The most often cited IE handbooks are Maynard’s and Salvendy’s, both last updated in 2001. They don’t cover any development from the last 19 years. The most recent IE handbook is Badiru’s, whose 2nd edition came out in 2013.
The handbooks and systems thinking
A different specialist covers each topic in a stand-alone chapter. IE handbooks occasionally mention systems engineering. It is even in the title of Badiru’s but the structure of the books is antinomic to systems thinking.
For example, when you treat manufacturing cells and human resource management as separate topics, you obscure their mutual dependencies. As a system cellular manufacturing is not just about equipment, flows of materials, and movements of people. It includes human resources practices to certify operators for multiple skills, reward their versatility, and help them plan careers. The last point is key to smoothing the operators’ transition into better jobs as productivity increases.

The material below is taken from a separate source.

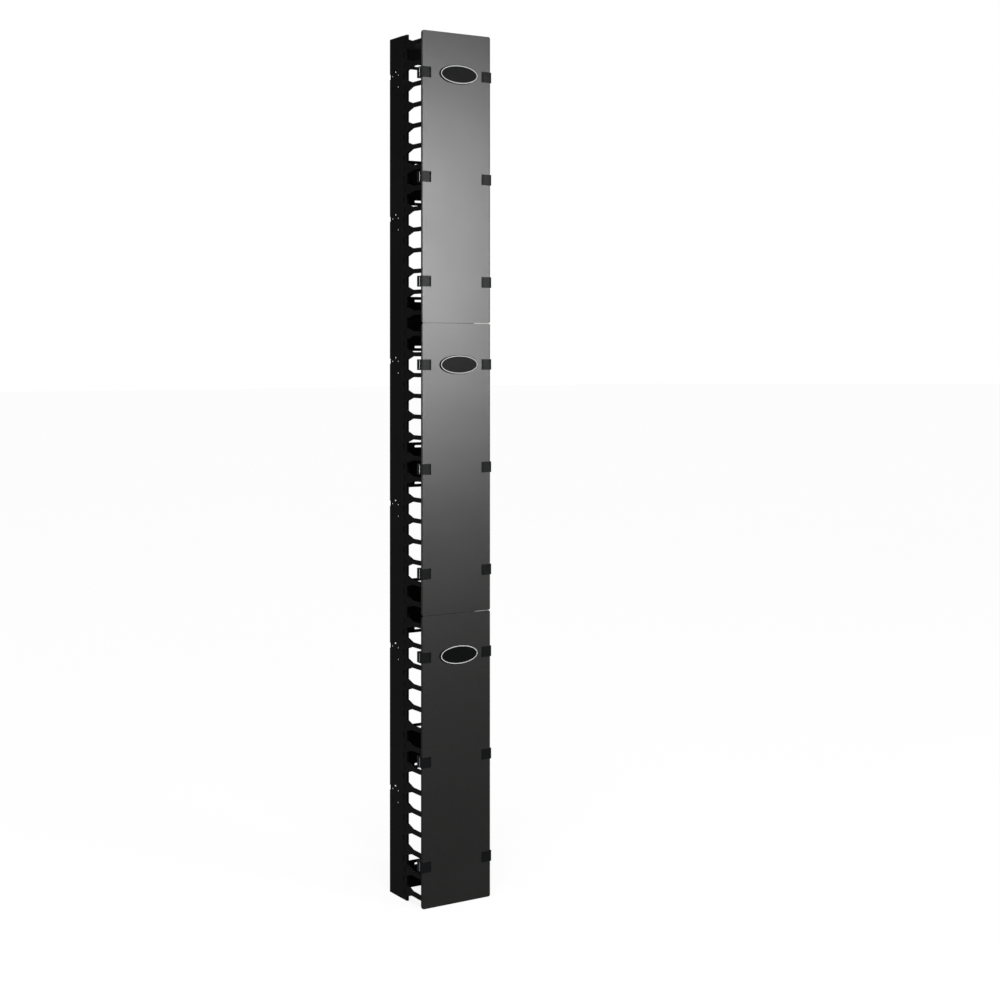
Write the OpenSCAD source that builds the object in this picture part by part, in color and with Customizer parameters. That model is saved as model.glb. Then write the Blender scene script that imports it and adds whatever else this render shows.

You find a systems perspective in books that focus on specific professional challenges. This includes setting up and operating an assembly line, a machining or fabrication shop, or the logistics of supporting either. These books have one or two authors, not 180. They describe a consistent approach from start to finish. They pull in tools and techniques as needed in pursuit of the overall goal. This philosophy is behind Lean Assembly, Working with Machines, and Lean Logistics.
Let’s face it! My 11 handbooks belong on library shelves, not in my private office.